In which state of matter do particles have the least energy and are closely packed together?

Answer: Solid
Explanation:
In the solid state of matter, particles have the least energy, and they are arranged in a fixed, closely-packed structure. This results in a definite shape and volume for solids.
5.

What state of matter is rain?

Answer: Liquid
Explanation:
Rain is considered a liquid because it is composed of small water droplets that have condensed in the atmosphere and fallen to the ground. Liquids have a definite volume but not a definite shape, and rain takes the shape of its container or the surface it falls on. Falling rain often has a teardrop shape because of wind resistance. Additionally, rain can flow and be poured, which are characteristics of liquids.
6.

The state of matter with no shape or volume is

Answer: Gas
Explanation:
Gas is the state of matter with no shape or volume. Unlike solids and liquids, gases do not have a fixed shape or volume. Instead, they take the shape and volume of their container. Gas particles are in constant random motion, allowing them to fill any space available to them. This property of gases makes them highly compressible and able to expand to fill any container they are placed in.
7.

Of solids, liquids, and gases, which phase of matter has the most kinetic energy?

Answer: Gas
Explanation:
Among solids, liquids, and gases, gases typically have the most kinetic energy. Kinetic energy is associated with the motion of particles in a substance. In gases, particles move freely and rapidly in all directions, colliding with each other and the container walls. This high degree of motion results in gases having higher kinetic energy compared to liquids, where particles have less freedom of movement, and solids, where particles are relatively fixed in their positions.
8.

In the context of the phase transition from liquid to gas, which thermodynamic property remains constant during the process of boiling at a fixed pressure?

Answer: Temperature
Explanation:
During the boiling process at a fixed pressure, the temperature of the liquid remains constant. This is because the heat energy added to the system is used to overcome the intermolecular forces and convert the liquid into a gas, rather than increasing the temperature. The specific temperature at which this occurs is known as the boiling point.
9.

When a gas undergoes adiabatic expansion, which of the following changes occurs in the gas molecules?

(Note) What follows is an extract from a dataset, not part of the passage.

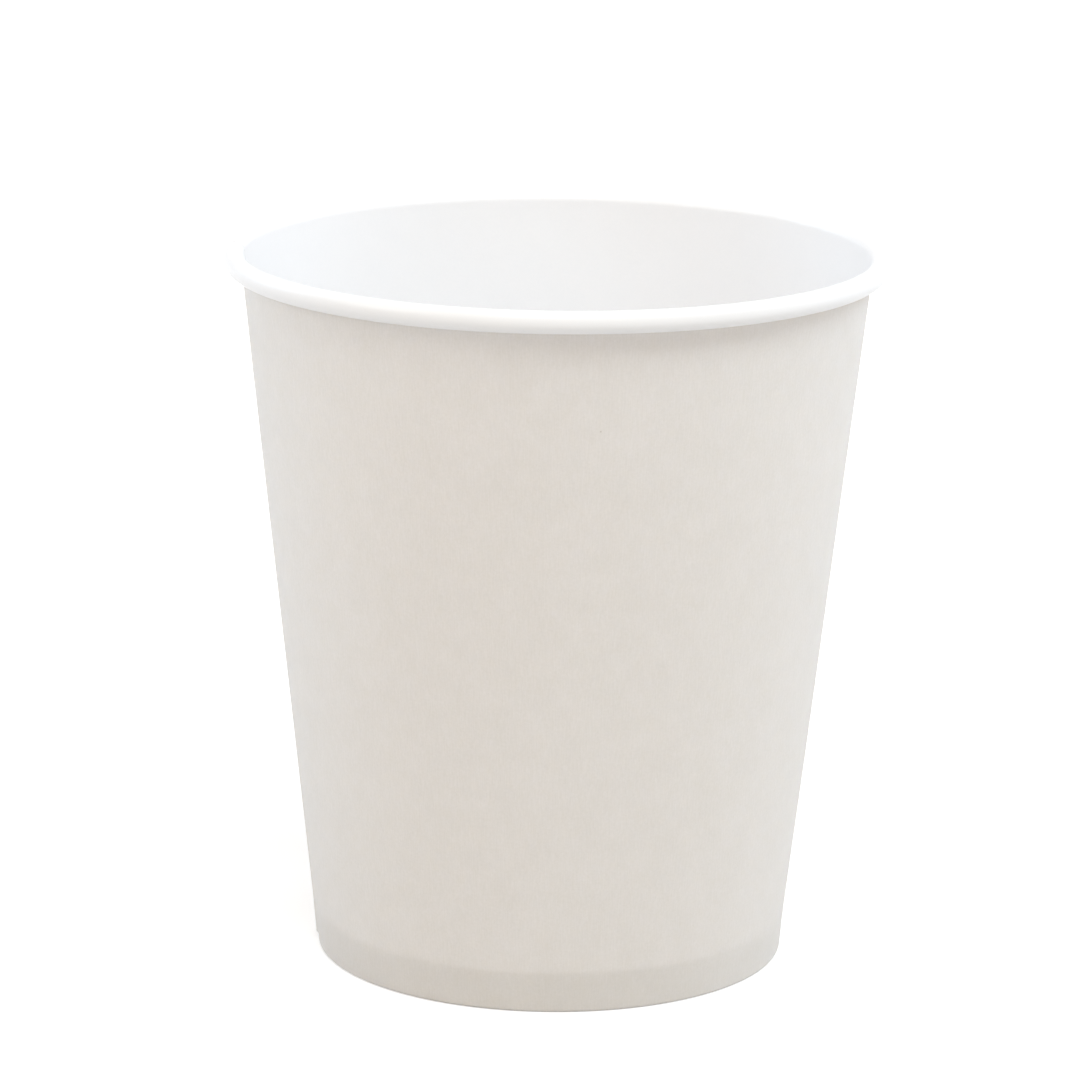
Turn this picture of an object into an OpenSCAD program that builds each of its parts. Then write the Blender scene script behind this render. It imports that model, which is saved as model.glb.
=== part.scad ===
// Paper coffee cup: a single-wall hot cup of coated board, as it comes off a cup-forming machine.
// One blank makes the side wall with its rolled rim, lapped seam and folded foot.
// A second, round blank makes the bottom.
// Millimetres, +Z up. The cup's axis is Z, and the foot stands on Z = 0. The seam is on the -X side.

/* [Cup] */
// Height of the whole cup, from the foot to the top of the rim
cup_h = 79.3; // [70:0.1:95]
// Outside diameter over the rolled rim, the size that lids are made to
rim_od = 73; // [70:0.5:80]
// Outside diameter of the foot, where the wall's outer face would meet the floor
foot_od = 52; // [48:0.1:56]

/* [Board] */
// Thickness of the side wall's board with its coating
wall_t = 0.28; // [0.22:0.01:0.36]
// Thickness of the bottom's board with its coating
disc_t = 0.27; // [0.22:0.01:0.36]
// Film of coating between two sealed faces
seal = 0.02; // [0.01:0.01:0.04]

/* [Rolled rim] */
// Width of the roll across its section, over the board's faces
roll_w = 2.15; // [2:0.05:2.6]
// Height of the roll over all
roll_h = 2.45; // [2.3:0.05:3.2]
// Gap between the wall's outer face and the curl's tucked end
roll_gap = 0.12; // [0.08:0.01:0.2]
// How far the tucked end turns on inside the roll, past the roll's lowest point
tuck_turn = 135; // [110:5:150]

/* [Foot] */
// Height of the pressed band round the foot, which is also the recess under the bottom
foot_h = 4.6; // [4:0.1:7]
// Lean of the pressed band, in degrees from upright
foot_lean = 5; // [3:0.1:6]
// Distance from the hem's cut edge up to the underside of the bottom
hem_gap = 0.9; // [0.7:0.1:1.5]
// Radius inside the wall's fold at the foot
fold_r = 0.05; // [0.04:0.01:0.08]
// Radius inside the bottom's bend, from its flat to its skirt
bend_r = 0.22; // [0.15:0.01:0.35]
// Clearance between the skirt's cut edge and the inside of the wall's fold
skirt_gap = 0.12; // [0.06:0.02:0.3]

/* [Seam] */
// Width of the lap, where the blank's two ends are sealed together
lap_w = 7; // [5:0.5:9]
// Width over which the outer layer comes down beside the inner layer's cut edge
lap_ramp = 1.2; // [0.8:0.1:2]
// Direction of the seam round the cup, in degrees from +X
seam_at = 172; // [0:1:359]
// Width of the fine groove along the inner layer's cut edge
groove_w = 0.3; // [0.2:0.05:0.5]
// Depth of that groove
groove_d = 0.1; // [0.06:0.01:0.14]
// Height at which the outer layer starts, above the foot's fold
lap_start = 0.5; // [0.4:0.05:1]
// Distance below the roll at which the outer layer ends
lap_end_gap = 0.1; // [0.05:0.05:0.5]

/* [Hidden] */
$fn = 96;

// the cup's outer radii
rim_r = rim_od / 2;
foot_r = foot_od / 2;

// the curl's arcs: the top one, the lower outer one and the tucked one
curl_r = roll_w / 2;
curl_x = rim_r - curl_r;
curl_top_z = cup_h - curl_r;
curl_low_z = cup_h - roll_h + curl_r;
tuck_r = curl_r - wall_t - roll_gap;
tuck_z = cup_h - roll_h + tuck_r;

// the foot's stack of board: wall, skirt and hem, with a seal between each two
skirt_depth = wall_t + seal;
hem_depth = skirt_depth + disc_t + seal;
stack_w = hem_depth + wall_t;
hem_h = foot_h - hem_gap;
fold_out = fold_r + wall_t;

// the bottom's bend, its upper face and its skirt's cut edge
bend_out = bend_r + disc_t;
disc_top = foot_h + disc_t;
bend_z = disc_top - bend_out;
skirt_z = wall_t + skirt_gap;

// slack by which cutting tools pass the board's faces, and the reach of the largest ones
slack = 0.5;
reach = rim_od + cup_h;

// a straight's end lies this far inside the circle that it meets, so that the two cross
bite = 0.0002;

// Names of the sub-parts
// Sub-part to draw, or all of them

// a direction square to a face that leans outward by an angle
function out_of(lean) = [cos(lean), -sin(lean)];

// a point in the band's section, at a height and at a depth behind the band's outer face
function in_band(z, depth) = [foot_r + z * tan(foot_lean) - depth / cos(foot_lean), z];

// the cone runs from the band's upper edge, tangent to the curl
band_top = in_band(foot_h, 0);
curl_centre = [curl_x, curl_top_z];
to_curl = curl_centre - band_top;
cone_lean = atan2(to_curl[0], to_curl[1]) - asin((curl_r - wall_t) / norm(to_curl));

// a point in the cone's section, at a height and at a depth behind the cone's outer face
function in_cone(z, depth) =
    band_top + (z - foot_h) * [tan(cone_lean), 1] - [depth / cos(cone_lean), 0];

// centres of the fold's two corners and of the bottom's bend
fold_outer = in_band(fold_out, fold_out);
fold_inner = in_band(fold_out, stack_w - fold_out);
bend_centre = in_band(bend_z, skirt_depth + bend_out);

// the lap's outer layer ends just below the roll
lap_top = cup_h - roll_h - lap_end_gap;

// where the lap's outer layer starts to come down, and where it is down, on a cone of radius r
function ridge_x(r) = sqrt((r + wall_t) * (r + wall_t) - lap_w * lap_w / 4);
function valley_x(r) = sqrt(r * r - (lap_w / 2 + lap_ramp) * (lap_w / 2 + lap_ramp));
high_r = in_cone(lap_top, 0)[0];
ridge_low = ridge_x(band_top[0]);
ridge_high = ridge_x(high_r);
ridge_lean = atan2(ridge_high - ridge_low, lap_top - foot_h);
ramp_slope = atan2(ridge_high - valley_x(high_r), lap_ramp);

// the roll's outline, set in by d
module roll_outline(d) {
    translate(curl_centre) circle(curl_r - d);
    translate([curl_x, curl_low_z]) circle(curl_r - d);
    translate([curl_x - curl_r + d, curl_low_z])
        square([2 * (curl_r - d), curl_top_z - curl_low_z]);
}

// what lies outward of the board's inner face, set in by d: the roll, and beside the cone
module beyond_wall(d) {
    roll_outline(d);
    polygon([
        curl_centre,
        curl_centre - (curl_r - d - bite) * out_of(cone_lean),
        in_cone(foot_h, wall_t - d),
        [curl_x, foot_h]
    ]);
}

// the roll's tucked end in section, turning on from its lowest point
module tucked_end() {
    far = 2 * tuck_r;
    turn = tuck_turn / 4;
    translate([curl_x, tuck_z]) intersection() {
        difference() {
            circle(tuck_r);
            circle(tuck_r - wall_t);
        }
        polygon(concat(
            [[0, 0]],
            [for (i = [0 : 4]) far * [-sin(i * turn), -cos(i * turn)]]
        ));
    }
}

// the foot's outline under and beside its stack of board, set in by d
module foot_outline(d, hem_top) {
    translate(fold_outer) circle(fold_out - d);
    translate(fold_inner) circle(fold_out - d);
    polygon([
        [fold_inner[0], d],
        [fold_outer[0], d],
        fold_outer + (fold_out - d - bite) * out_of(foot_lean),
        in_cone(foot_h, d),
        in_cone(foot_h, wall_t),
        in_band(hem_top, skirt_depth),
        in_band(hem_top, stack_w - d),
        fold_inner - (fold_out - d - bite) * out_of(foot_lean)
    ]);
}

// the blank once round the cup, from the curl's cut end to the hem's
module wrapped_blank() {
    rotate_extrude() {
        difference() {
            beyond_wall(0);
            beyond_wall(wall_t);
        }
        tucked_end();
        difference() {
            foot_outline(0, hem_h);
            foot_outline(wall_t, foot_h);
        }
    }
}

// a slab square to the seam, from y0 to y1 across it and from z0 up
module across_seam(y0, y1, z0) {
    translate([0, y0, z0]) cube([reach, y1 - y0, cup_h]);
}

// the lap's outer layer: a cut edge on one side, a ramp down beside the inner cut edge
module lap_layer() {
    root = wall_t / 2;
    intersection() {
        rotate_extrude() polygon([
            in_band(lap_start, root),
            in_band(lap_start, -wall_t),
            in_cone(foot_h, -wall_t),
            in_cone(lap_top, -wall_t),
            in_cone(lap_top, root),
            in_cone(foot_h, root)
        ]);
        difference() {
            across_seam(-lap_w / 2, lap_w / 2 + 2 * lap_ramp, 0);
            translate([ridge_low, lap_w / 2, foot_h])
                rotate([0, ridge_lean, 0])
                rotate([0, 0, ramp_slope])
                translate([0, -reach / 2, -reach / 2]) cube(reach);
        }
    }
}

// the fine groove that the inner layer's cut edge leaves, up the inside and over the roll
module edge_groove() {
    intersection() {
        rotate_extrude() difference() {
            beyond_wall(-slack);
            beyond_wall(groove_d);
        }
        across_seam(lap_w / 2, lap_w / 2 + groove_w, disc_top + slack);
    }
}

// side wall: the wrapped blank with its lap and the groove beside it
module side_wall() {
    color([0.93, 0.91, 0.88]) rotate([0, 0, seam_at]) difference() {
        union() {
            wrapped_blank();
            lap_layer();
        }
        edge_groove();
    }
}

// what lies under the bottom and inside its skirt, set in by d
module under_bottom(d) {
    translate(bend_centre) circle(bend_out - d);
    polygon([
        [0, skirt_z],
        in_band(skirt_z, skirt_depth + d),
        bend_centre + (bend_out - d - bite) * out_of(foot_lean),
        [bend_centre[0], disc_top - d],
        [0, disc_top - d]
    ]);
}

// bottom: a round blank with its edge turned down to a skirt
module bottom_disc() {
    color([0.98, 0.98, 0.97]) rotate_extrude() difference() {
        under_bottom(0);
        under_bottom(disc_t);
    }
}

side_wall();
bottom_disc();
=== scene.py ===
import bpy
import math
import numpy as np
from mathutils import Matrix, Vector


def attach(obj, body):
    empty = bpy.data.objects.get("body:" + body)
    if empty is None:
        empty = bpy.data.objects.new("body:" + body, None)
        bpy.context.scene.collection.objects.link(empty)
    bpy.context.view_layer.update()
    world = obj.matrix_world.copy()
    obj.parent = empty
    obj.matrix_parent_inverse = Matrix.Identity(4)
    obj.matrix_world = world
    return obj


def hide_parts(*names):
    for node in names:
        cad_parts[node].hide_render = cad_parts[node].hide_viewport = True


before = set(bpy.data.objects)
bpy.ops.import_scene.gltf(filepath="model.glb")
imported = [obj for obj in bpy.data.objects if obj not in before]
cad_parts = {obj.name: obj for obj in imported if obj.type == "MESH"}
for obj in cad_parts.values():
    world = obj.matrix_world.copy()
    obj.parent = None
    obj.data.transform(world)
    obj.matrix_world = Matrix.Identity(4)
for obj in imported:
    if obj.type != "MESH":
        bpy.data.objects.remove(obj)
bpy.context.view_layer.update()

MM = 0.001
SAME = 1e-6  # lengths that differ by less than this are the same

# ------------------------------------------------------------------ the cup's sizes in millimetres, as in part.scad
CUP_H, RIM_R, FOOT_R = 79.3, 36.5, 26.0
WALL_T, DISC_T, SEAL = 0.28, 0.27, 0.02
ROLL_W, ROLL_H, ROLL_GAP, TUCK_TURN = 2.15, 2.45, 0.12, 135.0
FOOT_H, FOOT_LEAN, HEM_GAP = 4.6, math.radians(5), 0.9
FOLD_R, BEND_R, SKIRT_GAP = 0.05, 0.22, 0.12
LAP_W, LAP_RAMP, SEAM_AT = 7.0, 1.2, math.radians(172)
GROOVE_W, GROOVE_D, LAP_START, LAP_END_GAP = 0.3, 0.1, 0.5, 0.1

CURL_R = ROLL_W / 2
CURL_X = RIM_R - CURL_R
CURL_TOP = np.array([CURL_X, CUP_H - CURL_R])
TUCK_R = CURL_R - WALL_T - ROLL_GAP
TUCK = np.array([CURL_X, CUP_H - ROLL_H + TUCK_R])
SKIRT_DEPTH = WALL_T + SEAL
HEM_DEPTH = SKIRT_DEPTH + DISC_T + SEAL
STACK_W = HEM_DEPTH + WALL_T
HEM_H = FOOT_H - HEM_GAP
FOLD_OUT = FOLD_R + WALL_T
BEND_OUT = BEND_R + DISC_T
DISC_TOP = FOOT_H + DISC_T
LAP_TOP = CUP_H - ROLL_H - LAP_END_GAP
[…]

Answer: The average kinetic energy of the molecules decreases.
Explanation:
In an adiabatic expansion, a gas expands without exchanging heat with its surroundings. As the gas does work on its surroundings during expansion, its internal energy decreases, leading to a decrease in the average kinetic energy of the gas molecules. This results in a drop in temperature, demonstrating the cooling effect of adiabatic expansion.
10.

During the process of sublimation, what remains constant in an isolated system?

Answer: Temperature
Explanation:
During sublimation in an isolated system, the temperature remains constant as the substance transitions directly from the solid phase to the gas phase. The energy supplied to the system is used to break the intermolecular forces in the solid, allowing it to convert into a gas. The temperature stays constant during this phase change, similar to the melting and boiling processes.